Joe · June 14, 2020, 7:08pm

So…clicking “Copy to Dovecot” does not do what many folks think it does (that’s a UX failure on our part that documentation doesn’t seem to be able to solve). That button goes back to before per-domain certs were possible, and it was intended to set the SSL certificate for Dovecot (and it still sets the SSL certificate for Postfix). Now it only sets the default certificate…any virtual servers that have a certificate will get that certificate configured and used when users connect to the given domain.

We still recommend everyone use one domain for mail connections (which is the one domain you’d use the “Copy to…” buttons for), until Postfix SNI support is complete and widespread.
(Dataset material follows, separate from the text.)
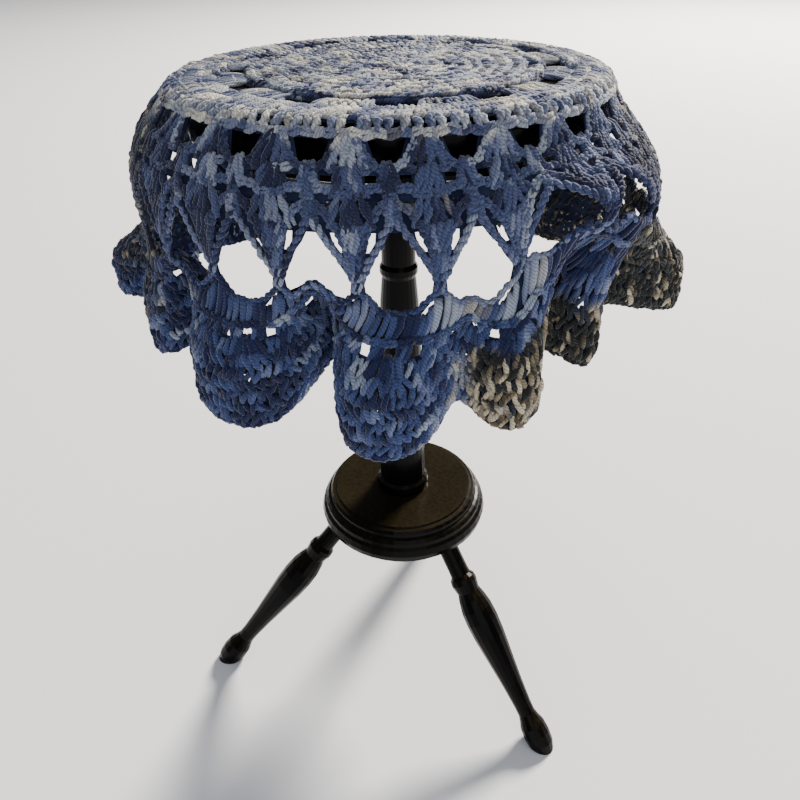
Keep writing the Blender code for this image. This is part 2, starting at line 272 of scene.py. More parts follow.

But, Dovecot gets certs setup for domains that have certs.

In short: The “Copy to…” buttons are meant to be pressed once for your “main” domain, the one that everyone will connect to for mail. For now, anyway. Postfix SNI comes in the next release, but will probably be quirky until we work out all the kinks and until we’ve tested across all the various Postfix versions we have to support. It’s an area in flux in the upstream software, not just in Virtualmin, so sometimes when we think we know something (from prior testing) it turns out we don’t or it changed out from under us (like the ssl_ca option).

If you’re using one main domain for mail, you won’t experience those pains and the adventurous folks who don’t mind a little quirkiness will find all the bugs. A couple months after release of the next Virtualmin release (probably around about the time of Virtualmin 7) it’ll be a good/safe time to switch.

So, on this one, it’s automatic for Dovecot. You don’t need to “assign” anything if everyone is connecting using a virtual domain name that has a certificate managed by Virtualmin. The “Copy to…” button is for the default cert in Dovecot (and the only cert in Postfix for now). You don’t press it for every domain…it’s nonsensical to do so. It just replaces the default with the new domain every time you press it.